The Paper Boat Gallery and the DIY ethic add a sense of cohesion to an art market that tends to privilege the work of individual artists rather than the collective. For Levine, Paper Boat and the Art vs. Craft fair are about artists coming together to promote and support one another. Levine and Kisiolek also work closely with local women business owners to collaborate on publicity for special events. This is part of a neighborhood resurgence led by the feminist bookstore “Broad Vocabulary,” the Yarn Store “Loop,” and a sewing school run Milwaukee’s own “Fashion Ninja.” The result is an eclectic and vigorous community of artists.

Unlike more conventional gallery settings, the Paper Boat encourages visitors to handle the art—flip through hand-printed books and caress the felt “messenger” owls. While this approach to display is effective in a small gallery like Paper Boat, this is less feasible when art objects which blur the line between art and design are displayed in major museums, such the Walker Art Center’s exhibition Strangely Familiar: Design in Everyday Life (June 2003) or the Universal Experience: Art, Life and the Tourist’s Eye at the Museum of Contemporary Art in Chicago (February 2005). Displaying these souvenirs of everyday life and maintaining their critique of mass-production within the context of an art institution poses a challenge for artists and museums alike.
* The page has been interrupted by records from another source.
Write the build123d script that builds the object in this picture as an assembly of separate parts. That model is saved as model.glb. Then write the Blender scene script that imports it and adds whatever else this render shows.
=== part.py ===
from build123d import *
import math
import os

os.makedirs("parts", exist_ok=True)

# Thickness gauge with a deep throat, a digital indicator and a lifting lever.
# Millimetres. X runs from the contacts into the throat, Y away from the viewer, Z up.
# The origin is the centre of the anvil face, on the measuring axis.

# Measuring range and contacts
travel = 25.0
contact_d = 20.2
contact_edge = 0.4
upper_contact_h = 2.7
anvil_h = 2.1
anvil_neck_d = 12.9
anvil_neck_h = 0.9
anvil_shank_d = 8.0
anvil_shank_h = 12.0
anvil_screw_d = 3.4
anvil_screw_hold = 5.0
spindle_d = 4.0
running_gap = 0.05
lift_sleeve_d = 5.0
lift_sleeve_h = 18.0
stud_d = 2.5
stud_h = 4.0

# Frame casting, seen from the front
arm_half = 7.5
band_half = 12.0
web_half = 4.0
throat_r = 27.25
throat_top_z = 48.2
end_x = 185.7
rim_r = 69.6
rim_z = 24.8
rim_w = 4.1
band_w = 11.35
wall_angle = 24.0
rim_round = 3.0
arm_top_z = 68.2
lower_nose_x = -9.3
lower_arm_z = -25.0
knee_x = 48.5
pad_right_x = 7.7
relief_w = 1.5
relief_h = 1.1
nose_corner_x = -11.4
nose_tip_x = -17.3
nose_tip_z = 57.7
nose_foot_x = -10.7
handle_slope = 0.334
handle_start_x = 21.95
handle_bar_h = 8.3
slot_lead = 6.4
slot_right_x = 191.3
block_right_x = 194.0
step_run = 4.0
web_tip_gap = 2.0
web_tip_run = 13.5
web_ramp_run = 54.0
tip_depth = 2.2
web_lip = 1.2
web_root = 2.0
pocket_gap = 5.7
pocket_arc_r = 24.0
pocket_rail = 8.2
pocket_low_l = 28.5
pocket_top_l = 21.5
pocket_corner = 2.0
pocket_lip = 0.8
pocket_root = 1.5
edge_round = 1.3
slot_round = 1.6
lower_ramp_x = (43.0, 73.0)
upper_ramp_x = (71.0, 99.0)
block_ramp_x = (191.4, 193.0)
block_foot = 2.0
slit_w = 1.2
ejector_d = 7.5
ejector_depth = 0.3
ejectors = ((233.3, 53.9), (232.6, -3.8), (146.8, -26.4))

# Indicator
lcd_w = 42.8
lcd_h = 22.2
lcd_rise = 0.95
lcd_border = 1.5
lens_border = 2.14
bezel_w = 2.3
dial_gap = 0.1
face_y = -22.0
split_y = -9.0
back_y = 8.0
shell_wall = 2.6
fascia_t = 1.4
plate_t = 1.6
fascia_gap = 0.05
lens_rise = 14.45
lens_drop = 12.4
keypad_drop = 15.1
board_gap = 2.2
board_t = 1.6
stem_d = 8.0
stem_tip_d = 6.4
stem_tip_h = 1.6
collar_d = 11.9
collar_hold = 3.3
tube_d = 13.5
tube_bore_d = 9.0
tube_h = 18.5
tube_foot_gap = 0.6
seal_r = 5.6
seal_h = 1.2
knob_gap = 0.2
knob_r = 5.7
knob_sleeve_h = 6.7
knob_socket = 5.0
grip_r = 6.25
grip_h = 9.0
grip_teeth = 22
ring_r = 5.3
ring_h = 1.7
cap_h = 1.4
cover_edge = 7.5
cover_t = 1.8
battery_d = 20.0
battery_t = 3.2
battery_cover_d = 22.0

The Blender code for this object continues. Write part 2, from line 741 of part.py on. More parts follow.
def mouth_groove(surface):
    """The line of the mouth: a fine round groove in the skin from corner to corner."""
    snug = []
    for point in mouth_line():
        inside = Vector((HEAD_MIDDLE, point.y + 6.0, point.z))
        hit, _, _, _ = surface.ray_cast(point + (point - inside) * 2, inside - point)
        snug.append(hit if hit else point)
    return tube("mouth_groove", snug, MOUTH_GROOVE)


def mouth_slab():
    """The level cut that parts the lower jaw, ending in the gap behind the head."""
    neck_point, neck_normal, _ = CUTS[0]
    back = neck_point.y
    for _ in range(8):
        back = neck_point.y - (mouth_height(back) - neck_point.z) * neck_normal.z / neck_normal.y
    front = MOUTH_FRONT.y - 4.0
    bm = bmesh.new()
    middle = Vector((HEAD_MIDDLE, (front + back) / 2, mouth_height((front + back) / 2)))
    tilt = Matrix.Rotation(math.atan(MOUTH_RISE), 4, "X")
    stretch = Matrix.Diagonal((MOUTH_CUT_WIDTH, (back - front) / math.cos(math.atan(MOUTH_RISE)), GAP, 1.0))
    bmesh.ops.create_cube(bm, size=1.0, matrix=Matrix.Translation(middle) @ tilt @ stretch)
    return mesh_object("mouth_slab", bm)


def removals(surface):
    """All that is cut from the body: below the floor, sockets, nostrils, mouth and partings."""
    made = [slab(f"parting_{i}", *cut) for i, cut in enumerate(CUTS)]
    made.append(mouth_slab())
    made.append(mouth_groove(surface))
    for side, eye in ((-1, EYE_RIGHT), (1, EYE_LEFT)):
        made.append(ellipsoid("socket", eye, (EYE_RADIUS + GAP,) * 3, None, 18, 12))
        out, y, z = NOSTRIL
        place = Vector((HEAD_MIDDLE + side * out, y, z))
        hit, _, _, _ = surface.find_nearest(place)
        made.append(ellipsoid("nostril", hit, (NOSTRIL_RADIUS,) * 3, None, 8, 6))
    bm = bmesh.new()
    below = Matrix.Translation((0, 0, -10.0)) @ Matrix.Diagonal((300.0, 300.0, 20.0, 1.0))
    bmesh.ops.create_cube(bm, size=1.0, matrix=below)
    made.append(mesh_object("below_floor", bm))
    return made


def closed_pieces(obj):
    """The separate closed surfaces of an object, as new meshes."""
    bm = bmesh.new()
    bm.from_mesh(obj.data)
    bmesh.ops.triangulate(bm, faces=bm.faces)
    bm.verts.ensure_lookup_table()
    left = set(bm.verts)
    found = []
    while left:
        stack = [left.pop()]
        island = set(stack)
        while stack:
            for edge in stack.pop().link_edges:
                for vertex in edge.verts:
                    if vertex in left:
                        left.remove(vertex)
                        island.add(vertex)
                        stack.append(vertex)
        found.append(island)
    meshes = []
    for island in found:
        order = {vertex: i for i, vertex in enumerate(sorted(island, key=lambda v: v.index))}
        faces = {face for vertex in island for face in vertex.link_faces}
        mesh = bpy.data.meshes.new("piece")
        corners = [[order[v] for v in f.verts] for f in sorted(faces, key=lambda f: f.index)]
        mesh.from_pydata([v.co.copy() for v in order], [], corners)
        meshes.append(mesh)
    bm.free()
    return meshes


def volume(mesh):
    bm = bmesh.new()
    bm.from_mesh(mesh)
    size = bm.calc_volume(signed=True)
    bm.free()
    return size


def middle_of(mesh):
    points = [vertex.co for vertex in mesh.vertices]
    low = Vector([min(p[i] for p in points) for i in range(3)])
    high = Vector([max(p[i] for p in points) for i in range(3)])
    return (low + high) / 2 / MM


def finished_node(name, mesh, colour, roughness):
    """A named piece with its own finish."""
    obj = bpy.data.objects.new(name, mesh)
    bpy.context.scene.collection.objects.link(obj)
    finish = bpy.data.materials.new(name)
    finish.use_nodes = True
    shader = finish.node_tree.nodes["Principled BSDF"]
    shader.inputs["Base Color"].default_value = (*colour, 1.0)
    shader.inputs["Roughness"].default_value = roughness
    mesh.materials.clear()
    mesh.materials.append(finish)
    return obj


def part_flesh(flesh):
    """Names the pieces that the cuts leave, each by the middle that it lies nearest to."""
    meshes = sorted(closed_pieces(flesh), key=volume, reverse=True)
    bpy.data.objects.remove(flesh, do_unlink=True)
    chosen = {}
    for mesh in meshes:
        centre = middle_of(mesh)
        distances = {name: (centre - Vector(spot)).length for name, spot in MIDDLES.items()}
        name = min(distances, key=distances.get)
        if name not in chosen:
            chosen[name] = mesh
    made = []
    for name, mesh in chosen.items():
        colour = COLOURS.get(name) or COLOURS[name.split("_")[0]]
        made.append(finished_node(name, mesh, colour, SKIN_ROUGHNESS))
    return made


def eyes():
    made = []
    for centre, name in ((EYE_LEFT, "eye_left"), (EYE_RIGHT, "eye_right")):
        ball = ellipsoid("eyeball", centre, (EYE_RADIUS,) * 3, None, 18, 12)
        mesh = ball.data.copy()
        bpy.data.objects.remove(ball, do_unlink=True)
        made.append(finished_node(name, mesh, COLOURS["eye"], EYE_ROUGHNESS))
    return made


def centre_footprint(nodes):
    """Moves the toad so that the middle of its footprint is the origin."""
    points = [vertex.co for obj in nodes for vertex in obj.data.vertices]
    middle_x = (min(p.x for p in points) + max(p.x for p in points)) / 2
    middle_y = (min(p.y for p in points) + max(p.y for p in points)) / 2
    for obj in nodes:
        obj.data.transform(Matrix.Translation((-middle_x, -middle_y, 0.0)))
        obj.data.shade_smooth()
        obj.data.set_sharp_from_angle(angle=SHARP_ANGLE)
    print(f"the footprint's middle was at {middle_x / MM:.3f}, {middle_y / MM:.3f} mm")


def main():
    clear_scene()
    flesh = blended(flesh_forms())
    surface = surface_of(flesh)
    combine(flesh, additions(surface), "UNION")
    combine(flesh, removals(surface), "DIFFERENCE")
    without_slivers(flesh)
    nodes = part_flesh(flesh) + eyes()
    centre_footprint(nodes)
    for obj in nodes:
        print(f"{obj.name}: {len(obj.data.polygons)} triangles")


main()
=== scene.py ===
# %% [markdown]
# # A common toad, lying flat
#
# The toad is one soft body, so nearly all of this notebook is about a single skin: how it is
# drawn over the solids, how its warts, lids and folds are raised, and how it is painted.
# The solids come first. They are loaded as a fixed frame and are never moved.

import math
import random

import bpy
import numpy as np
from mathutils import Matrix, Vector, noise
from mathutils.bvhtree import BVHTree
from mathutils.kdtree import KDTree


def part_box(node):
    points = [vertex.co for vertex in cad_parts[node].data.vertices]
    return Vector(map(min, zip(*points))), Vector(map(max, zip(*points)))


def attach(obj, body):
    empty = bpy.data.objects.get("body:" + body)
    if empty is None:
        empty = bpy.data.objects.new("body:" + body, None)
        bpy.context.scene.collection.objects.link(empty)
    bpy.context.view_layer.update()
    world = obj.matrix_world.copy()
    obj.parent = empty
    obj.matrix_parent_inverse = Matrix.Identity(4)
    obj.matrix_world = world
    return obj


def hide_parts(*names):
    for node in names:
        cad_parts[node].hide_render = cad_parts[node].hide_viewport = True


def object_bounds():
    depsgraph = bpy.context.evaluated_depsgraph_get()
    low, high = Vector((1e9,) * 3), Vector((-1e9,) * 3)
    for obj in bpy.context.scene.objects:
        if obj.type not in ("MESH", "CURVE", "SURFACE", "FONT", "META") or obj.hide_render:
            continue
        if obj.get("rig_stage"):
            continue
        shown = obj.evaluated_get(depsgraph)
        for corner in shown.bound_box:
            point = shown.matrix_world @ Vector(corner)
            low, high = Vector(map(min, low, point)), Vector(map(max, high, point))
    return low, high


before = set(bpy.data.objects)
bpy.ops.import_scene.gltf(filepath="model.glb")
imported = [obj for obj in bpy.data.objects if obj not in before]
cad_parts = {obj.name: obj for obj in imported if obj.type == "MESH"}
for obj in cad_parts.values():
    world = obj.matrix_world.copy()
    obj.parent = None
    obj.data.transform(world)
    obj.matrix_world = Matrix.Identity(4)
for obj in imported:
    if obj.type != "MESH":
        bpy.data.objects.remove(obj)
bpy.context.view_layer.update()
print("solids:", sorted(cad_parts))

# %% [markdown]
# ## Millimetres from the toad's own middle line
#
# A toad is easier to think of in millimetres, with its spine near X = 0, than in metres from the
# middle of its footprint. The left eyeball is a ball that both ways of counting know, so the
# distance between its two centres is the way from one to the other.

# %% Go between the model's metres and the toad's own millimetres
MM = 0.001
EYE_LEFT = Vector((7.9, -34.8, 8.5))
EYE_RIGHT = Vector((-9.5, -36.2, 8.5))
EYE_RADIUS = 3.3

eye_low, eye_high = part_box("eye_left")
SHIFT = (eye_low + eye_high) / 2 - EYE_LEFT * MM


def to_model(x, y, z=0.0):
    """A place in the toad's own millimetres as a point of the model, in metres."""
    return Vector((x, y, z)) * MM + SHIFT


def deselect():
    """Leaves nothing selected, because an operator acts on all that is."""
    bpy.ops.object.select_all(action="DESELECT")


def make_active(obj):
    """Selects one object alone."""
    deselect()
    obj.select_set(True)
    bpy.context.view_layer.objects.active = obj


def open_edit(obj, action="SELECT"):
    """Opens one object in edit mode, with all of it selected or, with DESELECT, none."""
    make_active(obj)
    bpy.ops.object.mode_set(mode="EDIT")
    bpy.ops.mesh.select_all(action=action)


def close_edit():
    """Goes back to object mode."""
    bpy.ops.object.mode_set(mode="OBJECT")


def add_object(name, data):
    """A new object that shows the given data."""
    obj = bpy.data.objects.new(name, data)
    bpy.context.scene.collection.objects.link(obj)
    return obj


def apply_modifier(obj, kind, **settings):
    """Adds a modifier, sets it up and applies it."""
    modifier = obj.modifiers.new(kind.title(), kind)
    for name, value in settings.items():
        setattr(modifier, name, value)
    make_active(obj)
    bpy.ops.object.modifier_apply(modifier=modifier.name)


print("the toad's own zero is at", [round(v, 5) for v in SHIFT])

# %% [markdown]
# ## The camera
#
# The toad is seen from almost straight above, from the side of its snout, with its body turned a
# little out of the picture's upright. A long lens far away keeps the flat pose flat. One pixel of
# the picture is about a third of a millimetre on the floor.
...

This nontraditional approach to the arts certainly seems to have its roots in Judy Chicago and Miriam Shapiro’s Womanhouse and the Fluxus movement (such as the work of John Cage and Yoko Ono). However, I think the Paper Boat Gallery reveals that succeeding as an artist in the Midwest requires unique strategies for art practice and a supportive arts community, but from this emerges equally innovative ideas about art and its definition. As Levine stated, “you can leave and go to New York or you can just create whatever you need for you and your city.”

I left Paper Boat with a pair of earrings made from laminated magazine pages, and a keen sense that a small local gallery in the heart of the Midwest can raise profound questions about the role of artists in society while blending the boundary between gallery and gift shop, art and craft.